→ **EXCERPTED RECORDS**:

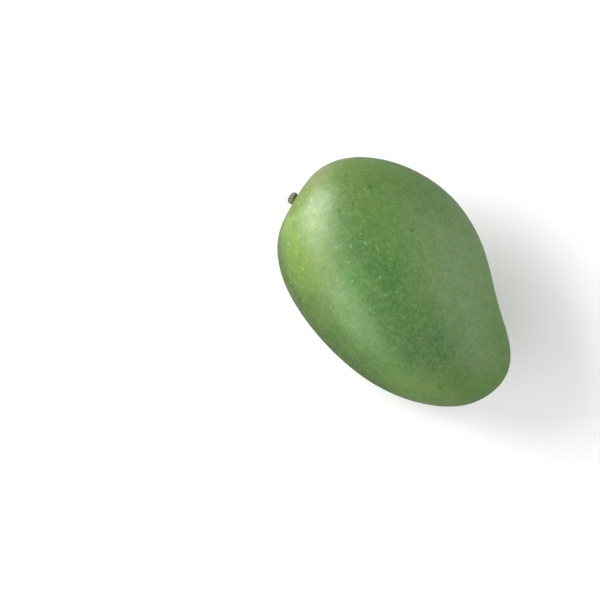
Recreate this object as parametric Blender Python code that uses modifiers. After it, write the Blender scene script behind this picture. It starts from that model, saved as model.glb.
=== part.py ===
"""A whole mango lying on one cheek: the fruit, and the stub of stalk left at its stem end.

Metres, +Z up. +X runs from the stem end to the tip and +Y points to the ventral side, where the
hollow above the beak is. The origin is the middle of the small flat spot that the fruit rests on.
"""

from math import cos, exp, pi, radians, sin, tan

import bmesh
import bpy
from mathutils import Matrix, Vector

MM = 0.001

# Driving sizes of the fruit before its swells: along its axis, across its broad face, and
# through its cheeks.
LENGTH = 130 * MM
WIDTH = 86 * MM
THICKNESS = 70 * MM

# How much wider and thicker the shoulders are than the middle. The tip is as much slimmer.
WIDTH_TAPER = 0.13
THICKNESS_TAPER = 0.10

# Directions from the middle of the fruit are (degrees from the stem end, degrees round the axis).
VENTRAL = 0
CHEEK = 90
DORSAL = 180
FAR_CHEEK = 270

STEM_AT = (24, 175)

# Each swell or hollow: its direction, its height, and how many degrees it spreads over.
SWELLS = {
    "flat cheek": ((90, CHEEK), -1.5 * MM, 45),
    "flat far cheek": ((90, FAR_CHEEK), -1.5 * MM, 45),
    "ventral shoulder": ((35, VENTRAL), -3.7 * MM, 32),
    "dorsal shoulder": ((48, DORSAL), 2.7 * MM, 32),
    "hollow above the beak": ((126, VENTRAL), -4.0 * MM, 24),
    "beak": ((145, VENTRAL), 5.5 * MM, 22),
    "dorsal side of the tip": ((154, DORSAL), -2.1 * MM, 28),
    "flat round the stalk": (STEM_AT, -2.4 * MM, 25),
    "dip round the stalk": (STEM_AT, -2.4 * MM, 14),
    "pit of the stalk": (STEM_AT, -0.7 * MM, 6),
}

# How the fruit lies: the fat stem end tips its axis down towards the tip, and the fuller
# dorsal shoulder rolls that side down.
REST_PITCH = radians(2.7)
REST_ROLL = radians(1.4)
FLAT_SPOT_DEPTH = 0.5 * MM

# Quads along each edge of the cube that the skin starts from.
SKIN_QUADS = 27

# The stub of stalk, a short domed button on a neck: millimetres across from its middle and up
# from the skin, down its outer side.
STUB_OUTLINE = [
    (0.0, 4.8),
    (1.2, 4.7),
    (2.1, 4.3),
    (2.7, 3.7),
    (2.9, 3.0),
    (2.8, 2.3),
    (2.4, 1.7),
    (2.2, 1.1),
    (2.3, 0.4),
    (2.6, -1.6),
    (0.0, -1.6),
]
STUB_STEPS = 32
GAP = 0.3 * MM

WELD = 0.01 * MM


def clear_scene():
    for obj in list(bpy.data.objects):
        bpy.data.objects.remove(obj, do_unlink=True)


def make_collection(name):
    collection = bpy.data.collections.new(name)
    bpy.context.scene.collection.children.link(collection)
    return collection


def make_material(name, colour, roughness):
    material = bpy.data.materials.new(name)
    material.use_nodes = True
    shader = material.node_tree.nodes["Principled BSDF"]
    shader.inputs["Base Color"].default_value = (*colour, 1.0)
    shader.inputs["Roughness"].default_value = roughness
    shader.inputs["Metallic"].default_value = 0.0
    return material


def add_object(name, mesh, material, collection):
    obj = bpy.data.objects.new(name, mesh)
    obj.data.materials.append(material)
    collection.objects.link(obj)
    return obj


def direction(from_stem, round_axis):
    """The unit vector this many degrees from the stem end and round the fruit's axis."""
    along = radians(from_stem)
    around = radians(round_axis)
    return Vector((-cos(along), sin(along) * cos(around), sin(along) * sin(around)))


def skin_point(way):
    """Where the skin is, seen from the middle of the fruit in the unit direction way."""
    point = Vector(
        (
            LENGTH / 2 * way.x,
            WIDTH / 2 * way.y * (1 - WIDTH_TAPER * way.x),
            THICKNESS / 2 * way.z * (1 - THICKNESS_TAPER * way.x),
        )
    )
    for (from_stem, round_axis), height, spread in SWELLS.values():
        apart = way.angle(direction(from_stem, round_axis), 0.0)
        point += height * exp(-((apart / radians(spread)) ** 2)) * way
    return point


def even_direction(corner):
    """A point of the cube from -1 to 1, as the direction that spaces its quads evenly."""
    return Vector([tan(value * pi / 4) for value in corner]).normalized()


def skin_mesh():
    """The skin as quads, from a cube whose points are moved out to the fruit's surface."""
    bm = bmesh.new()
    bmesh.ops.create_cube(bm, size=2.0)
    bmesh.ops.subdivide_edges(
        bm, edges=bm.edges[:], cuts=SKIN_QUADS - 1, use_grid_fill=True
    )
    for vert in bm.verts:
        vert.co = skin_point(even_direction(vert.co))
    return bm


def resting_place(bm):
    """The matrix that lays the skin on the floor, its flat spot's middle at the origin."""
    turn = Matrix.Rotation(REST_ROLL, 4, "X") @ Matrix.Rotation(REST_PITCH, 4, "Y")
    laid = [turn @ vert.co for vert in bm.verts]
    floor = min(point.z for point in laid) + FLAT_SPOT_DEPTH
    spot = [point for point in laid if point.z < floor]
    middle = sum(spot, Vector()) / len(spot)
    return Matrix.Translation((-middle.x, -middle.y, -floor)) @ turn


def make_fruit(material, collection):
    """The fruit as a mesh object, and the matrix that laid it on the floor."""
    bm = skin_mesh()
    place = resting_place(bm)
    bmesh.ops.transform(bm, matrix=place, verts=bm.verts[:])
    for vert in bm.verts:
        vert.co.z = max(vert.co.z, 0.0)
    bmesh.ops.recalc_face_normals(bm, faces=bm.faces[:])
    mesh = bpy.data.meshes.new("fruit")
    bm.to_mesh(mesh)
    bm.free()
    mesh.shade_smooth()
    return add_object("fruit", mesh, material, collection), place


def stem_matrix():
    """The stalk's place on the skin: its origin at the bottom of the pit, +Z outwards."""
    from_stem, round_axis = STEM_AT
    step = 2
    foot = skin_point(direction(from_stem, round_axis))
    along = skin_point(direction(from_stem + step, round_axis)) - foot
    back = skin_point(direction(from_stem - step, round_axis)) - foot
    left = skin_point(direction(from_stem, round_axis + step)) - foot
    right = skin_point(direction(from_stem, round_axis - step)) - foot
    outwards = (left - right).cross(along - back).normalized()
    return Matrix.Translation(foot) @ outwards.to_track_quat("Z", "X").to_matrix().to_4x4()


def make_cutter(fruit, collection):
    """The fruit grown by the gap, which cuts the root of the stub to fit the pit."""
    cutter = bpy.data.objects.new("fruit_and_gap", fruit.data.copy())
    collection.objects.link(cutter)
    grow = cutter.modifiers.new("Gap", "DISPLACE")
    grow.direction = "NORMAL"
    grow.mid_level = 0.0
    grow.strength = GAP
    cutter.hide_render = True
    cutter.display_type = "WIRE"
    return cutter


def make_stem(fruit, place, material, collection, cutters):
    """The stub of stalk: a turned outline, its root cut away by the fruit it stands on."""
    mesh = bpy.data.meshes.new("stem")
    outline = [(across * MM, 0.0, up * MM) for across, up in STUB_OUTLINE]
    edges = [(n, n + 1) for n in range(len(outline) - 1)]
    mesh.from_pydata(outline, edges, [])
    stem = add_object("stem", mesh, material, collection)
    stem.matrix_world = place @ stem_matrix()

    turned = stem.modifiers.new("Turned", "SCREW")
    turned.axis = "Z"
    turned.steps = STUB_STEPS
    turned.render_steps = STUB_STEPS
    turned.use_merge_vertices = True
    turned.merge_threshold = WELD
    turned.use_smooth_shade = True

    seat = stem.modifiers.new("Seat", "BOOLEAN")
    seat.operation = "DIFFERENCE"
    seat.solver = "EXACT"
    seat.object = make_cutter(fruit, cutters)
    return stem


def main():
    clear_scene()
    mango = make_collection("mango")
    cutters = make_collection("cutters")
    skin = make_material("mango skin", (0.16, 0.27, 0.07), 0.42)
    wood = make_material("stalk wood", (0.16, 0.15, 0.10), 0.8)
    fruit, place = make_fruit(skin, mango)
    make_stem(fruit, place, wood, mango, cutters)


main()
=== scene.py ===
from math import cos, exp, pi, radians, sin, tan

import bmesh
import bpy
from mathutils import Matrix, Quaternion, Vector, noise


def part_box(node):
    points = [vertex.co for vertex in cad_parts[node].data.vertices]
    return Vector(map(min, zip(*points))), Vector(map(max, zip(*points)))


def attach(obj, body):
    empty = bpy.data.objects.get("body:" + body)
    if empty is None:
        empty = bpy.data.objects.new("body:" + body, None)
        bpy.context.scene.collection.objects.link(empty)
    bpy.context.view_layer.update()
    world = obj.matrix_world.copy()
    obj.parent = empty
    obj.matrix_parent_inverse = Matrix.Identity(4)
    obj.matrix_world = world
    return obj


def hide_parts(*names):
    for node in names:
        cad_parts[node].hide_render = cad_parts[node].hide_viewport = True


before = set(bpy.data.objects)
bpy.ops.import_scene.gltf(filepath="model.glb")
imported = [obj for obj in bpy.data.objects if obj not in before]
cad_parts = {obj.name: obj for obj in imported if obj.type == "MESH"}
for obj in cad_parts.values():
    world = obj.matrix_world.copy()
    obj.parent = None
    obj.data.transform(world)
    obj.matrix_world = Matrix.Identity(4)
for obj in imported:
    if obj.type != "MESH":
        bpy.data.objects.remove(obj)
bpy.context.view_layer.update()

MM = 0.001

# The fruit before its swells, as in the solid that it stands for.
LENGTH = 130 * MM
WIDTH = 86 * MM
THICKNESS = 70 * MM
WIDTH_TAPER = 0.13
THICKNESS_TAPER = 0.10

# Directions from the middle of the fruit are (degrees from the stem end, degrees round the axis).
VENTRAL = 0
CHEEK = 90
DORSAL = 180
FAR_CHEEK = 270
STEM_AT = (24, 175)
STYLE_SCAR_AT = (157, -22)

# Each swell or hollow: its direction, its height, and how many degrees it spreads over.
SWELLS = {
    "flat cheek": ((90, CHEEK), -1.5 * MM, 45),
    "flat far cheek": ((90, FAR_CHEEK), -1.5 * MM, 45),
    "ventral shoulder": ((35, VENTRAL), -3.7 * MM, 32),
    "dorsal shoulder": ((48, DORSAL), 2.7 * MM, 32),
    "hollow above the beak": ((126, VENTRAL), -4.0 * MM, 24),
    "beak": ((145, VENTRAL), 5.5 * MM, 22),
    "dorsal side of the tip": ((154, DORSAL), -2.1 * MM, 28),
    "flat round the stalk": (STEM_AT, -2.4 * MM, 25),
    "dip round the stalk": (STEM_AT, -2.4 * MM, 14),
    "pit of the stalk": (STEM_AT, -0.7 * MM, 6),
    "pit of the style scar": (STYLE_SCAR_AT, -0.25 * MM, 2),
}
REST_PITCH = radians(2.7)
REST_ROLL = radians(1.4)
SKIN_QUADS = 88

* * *

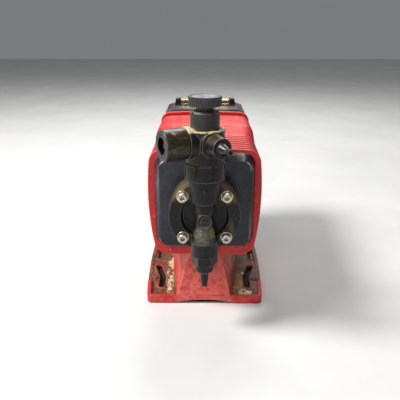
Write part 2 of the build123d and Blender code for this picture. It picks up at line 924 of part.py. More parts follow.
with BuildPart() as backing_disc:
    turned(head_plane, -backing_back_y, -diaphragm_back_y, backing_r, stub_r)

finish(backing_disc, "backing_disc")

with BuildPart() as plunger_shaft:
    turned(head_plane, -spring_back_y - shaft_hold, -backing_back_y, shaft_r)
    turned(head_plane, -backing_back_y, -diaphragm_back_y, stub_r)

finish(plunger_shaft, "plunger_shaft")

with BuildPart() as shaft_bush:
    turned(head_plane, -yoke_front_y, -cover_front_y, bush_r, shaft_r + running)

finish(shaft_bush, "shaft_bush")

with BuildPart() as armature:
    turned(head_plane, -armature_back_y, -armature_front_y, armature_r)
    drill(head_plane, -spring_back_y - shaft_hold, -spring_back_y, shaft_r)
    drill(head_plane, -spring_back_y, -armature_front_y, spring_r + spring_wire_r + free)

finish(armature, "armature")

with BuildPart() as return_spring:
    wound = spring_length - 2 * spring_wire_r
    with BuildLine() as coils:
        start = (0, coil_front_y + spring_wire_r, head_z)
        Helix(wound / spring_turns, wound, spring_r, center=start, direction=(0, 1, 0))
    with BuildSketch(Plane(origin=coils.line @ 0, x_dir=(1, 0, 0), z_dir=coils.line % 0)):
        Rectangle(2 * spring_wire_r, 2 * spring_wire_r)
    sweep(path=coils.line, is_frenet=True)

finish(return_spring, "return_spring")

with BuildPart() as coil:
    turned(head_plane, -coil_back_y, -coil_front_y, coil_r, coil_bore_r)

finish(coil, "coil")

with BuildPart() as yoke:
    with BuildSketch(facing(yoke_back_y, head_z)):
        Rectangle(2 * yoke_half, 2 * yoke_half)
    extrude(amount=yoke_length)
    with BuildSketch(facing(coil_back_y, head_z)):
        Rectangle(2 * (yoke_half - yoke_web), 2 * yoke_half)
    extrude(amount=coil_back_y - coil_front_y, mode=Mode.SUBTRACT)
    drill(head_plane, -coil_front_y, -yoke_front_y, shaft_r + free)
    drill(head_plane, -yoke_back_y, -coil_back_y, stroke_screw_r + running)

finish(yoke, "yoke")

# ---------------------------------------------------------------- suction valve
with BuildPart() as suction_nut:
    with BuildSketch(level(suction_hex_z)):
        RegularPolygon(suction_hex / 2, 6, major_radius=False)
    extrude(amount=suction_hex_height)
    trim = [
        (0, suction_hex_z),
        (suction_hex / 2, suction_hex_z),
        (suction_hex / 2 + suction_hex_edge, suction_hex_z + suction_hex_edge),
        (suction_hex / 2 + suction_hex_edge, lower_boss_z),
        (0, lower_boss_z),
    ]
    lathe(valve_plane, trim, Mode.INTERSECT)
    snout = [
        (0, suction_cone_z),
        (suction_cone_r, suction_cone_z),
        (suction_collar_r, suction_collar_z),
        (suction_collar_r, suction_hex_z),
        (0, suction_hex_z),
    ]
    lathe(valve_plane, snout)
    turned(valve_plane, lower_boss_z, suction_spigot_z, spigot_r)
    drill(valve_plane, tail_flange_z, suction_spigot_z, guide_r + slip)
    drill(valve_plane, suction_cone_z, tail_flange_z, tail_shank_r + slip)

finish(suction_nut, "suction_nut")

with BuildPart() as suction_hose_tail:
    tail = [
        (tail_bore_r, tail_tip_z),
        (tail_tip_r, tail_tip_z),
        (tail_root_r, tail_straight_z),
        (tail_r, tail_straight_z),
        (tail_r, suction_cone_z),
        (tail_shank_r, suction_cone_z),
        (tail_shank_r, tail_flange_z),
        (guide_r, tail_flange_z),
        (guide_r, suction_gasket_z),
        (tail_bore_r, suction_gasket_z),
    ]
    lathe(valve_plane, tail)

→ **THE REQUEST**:
Above are the entries. Output exactly the lines beginning with the line that has "0.27, 0.07), 0.42)" and ending with the line that has "cad_parts[node].hide_render = cad_parts[node].hide_viewport".

→ **CORRECT RESULT**:
    skin = make_material("mango skin", (0.16, 0.27, 0.07), 0.42)
    wood = make_material("stalk wood", (0.16, 0.15, 0.10), 0.8)
    fruit, place = make_fruit(skin, mango)
    make_stem(fruit, place, wood, mango, cutters)


main()
=== scene.py ===
from math import cos, exp, pi, radians, sin, tan

import bmesh
import bpy
from mathutils import Matrix, Quaternion, Vector, noise


def part_box(node):
    points = [vertex.co for vertex in cad_parts[node].data.vertices]
    return Vector(map(min, zip(*points))), Vector(map(max, zip(*points)))


def attach(obj, body):
    empty = bpy.data.objects.get("body:" + body)
    if empty is None:
        empty = bpy.data.objects.new("body:" + body, None)
        bpy.context.scene.collection.objects.link(empty)
    bpy.context.view_layer.update()
    world = obj.matrix_world.copy()
    obj.parent = empty
    obj.matrix_parent_inverse = Matrix.Identity(4)
    obj.matrix_world = world
    return obj


def hide_parts(*names):
    for node in names:
        cad_parts[node].hide_render = cad_parts[node].hide_viewport = True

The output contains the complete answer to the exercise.